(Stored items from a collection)
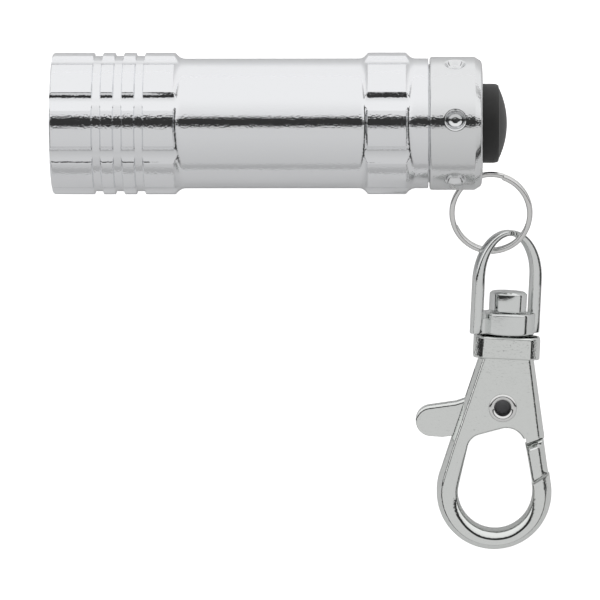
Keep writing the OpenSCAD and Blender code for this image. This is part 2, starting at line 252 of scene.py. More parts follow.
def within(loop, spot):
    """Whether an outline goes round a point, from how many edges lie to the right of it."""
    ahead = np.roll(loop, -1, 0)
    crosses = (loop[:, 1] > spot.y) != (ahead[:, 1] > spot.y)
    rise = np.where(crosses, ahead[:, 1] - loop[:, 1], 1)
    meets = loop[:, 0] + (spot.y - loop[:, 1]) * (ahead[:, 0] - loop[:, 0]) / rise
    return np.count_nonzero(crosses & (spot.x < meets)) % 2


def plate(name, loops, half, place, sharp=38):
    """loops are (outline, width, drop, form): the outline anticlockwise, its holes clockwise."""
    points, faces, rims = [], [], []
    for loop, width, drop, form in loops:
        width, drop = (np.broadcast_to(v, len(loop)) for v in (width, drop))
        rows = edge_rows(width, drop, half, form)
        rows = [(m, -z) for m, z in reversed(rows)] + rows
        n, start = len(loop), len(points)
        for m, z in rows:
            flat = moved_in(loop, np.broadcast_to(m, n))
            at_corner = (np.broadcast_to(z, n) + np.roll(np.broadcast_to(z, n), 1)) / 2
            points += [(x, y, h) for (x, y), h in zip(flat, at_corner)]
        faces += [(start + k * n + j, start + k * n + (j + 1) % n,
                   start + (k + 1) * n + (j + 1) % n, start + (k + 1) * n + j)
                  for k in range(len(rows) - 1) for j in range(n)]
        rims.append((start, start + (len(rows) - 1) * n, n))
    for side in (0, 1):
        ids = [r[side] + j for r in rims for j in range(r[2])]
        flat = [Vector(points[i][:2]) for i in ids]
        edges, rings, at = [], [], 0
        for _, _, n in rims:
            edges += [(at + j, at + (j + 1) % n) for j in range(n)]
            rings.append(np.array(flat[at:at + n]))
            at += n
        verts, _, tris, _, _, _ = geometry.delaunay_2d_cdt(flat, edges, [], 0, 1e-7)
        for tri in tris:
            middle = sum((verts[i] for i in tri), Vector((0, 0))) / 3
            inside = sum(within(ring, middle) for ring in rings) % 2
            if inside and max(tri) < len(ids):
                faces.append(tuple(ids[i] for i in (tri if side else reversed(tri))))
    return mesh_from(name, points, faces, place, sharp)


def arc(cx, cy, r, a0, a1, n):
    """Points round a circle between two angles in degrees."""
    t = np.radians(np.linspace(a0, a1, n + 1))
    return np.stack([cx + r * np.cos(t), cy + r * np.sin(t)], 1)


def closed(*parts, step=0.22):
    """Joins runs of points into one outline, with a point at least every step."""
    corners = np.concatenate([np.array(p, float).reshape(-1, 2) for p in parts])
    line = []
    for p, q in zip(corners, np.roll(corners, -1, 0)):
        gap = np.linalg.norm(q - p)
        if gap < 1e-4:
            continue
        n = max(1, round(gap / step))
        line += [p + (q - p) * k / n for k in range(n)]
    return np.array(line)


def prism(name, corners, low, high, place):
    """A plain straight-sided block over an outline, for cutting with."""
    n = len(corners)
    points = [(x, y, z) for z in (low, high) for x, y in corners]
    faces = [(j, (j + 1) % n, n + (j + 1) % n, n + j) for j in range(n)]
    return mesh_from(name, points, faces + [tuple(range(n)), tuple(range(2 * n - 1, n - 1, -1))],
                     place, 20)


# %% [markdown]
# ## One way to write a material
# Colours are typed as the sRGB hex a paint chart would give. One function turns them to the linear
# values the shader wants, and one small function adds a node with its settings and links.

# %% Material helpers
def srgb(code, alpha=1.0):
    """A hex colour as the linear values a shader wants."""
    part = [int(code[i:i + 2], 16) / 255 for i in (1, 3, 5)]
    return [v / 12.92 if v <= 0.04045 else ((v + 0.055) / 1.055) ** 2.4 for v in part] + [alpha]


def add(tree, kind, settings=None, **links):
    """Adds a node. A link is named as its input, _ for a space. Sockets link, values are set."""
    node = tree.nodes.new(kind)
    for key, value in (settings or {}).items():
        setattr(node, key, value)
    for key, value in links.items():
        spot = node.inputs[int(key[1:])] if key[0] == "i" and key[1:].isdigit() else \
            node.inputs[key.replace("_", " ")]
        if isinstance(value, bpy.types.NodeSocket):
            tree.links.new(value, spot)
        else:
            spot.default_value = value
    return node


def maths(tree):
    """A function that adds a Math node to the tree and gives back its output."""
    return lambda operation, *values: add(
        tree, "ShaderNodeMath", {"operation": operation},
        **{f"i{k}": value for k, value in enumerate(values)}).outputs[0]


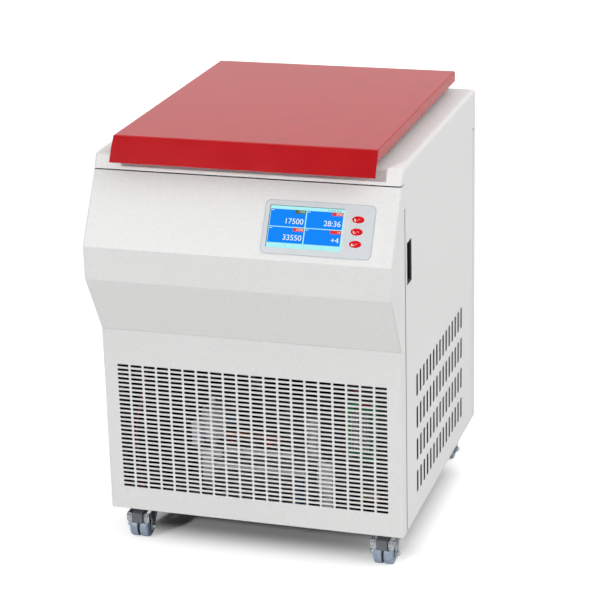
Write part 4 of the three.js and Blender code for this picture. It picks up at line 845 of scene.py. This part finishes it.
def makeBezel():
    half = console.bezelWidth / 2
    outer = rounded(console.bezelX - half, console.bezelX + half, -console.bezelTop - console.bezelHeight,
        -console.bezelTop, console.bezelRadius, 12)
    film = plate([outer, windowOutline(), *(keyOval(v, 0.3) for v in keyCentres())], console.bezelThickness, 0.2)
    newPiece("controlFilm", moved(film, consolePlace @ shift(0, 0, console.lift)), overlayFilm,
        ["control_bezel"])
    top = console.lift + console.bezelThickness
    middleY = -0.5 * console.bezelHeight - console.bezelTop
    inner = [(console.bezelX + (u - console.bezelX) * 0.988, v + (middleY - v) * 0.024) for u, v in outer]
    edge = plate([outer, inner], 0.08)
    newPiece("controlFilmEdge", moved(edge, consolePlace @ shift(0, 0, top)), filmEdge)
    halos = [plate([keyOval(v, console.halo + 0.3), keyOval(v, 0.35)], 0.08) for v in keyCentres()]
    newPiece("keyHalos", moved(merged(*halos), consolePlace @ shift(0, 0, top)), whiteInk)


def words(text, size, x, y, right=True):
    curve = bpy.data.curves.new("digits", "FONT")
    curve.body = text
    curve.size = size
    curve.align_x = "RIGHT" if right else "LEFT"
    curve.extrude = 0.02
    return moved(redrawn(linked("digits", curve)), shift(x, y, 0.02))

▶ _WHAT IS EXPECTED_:
Output an exact copy of the lines beginning at the one that holds "Write part 4" and running through the final line of the records.

▶ _TASK ANSWER_:
Write part 4 of the three.js and Blender code for this picture. It picks up at line 845 of scene.py. This part finishes it.
def makeBezel():
    half = console.bezelWidth / 2
    outer = rounded(console.bezelX - half, console.bezelX + half, -console.bezelTop - console.bezelHeight,
        -console.bezelTop, console.bezelRadius, 12)
    film = plate([outer, windowOutline(), *(keyOval(v, 0.3) for v in keyCentres())], console.bezelThickness, 0.2)
    newPiece("controlFilm", moved(film, consolePlace @ shift(0, 0, console.lift)), overlayFilm,
        ["control_bezel"])
    top = console.lift + console.bezelThickness
    middleY = -0.5 * console.bezelHeight - console.bezelTop
    inner = [(console.bezelX + (u - console.bezelX) * 0.988, v + (middleY - v) * 0.024) for u, v in outer]
    edge = plate([outer, inner], 0.08)
    newPiece("controlFilmEdge", moved(edge, consolePlace @ shift(0, 0, top)), filmEdge)
    halos = [plate([keyOval(v, console.halo + 0.3), keyOval(v, 0.35)], 0.08) for v in keyCentres()]
    newPiece("keyHalos", moved(merged(*halos), consolePlace @ shift(0, 0, top)), whiteInk)


def words(text, size, x, y, right=True):
    curve = bpy.data.curves.new("digits", "FONT")
    curve.body = text
    curve.size = size
    curve.align_x = "RIGHT" if right else "LEFT"
    curve.extrude = 0.02
    return moved(redrawn(linked("digits", curve)), shift(x, y, 0.02))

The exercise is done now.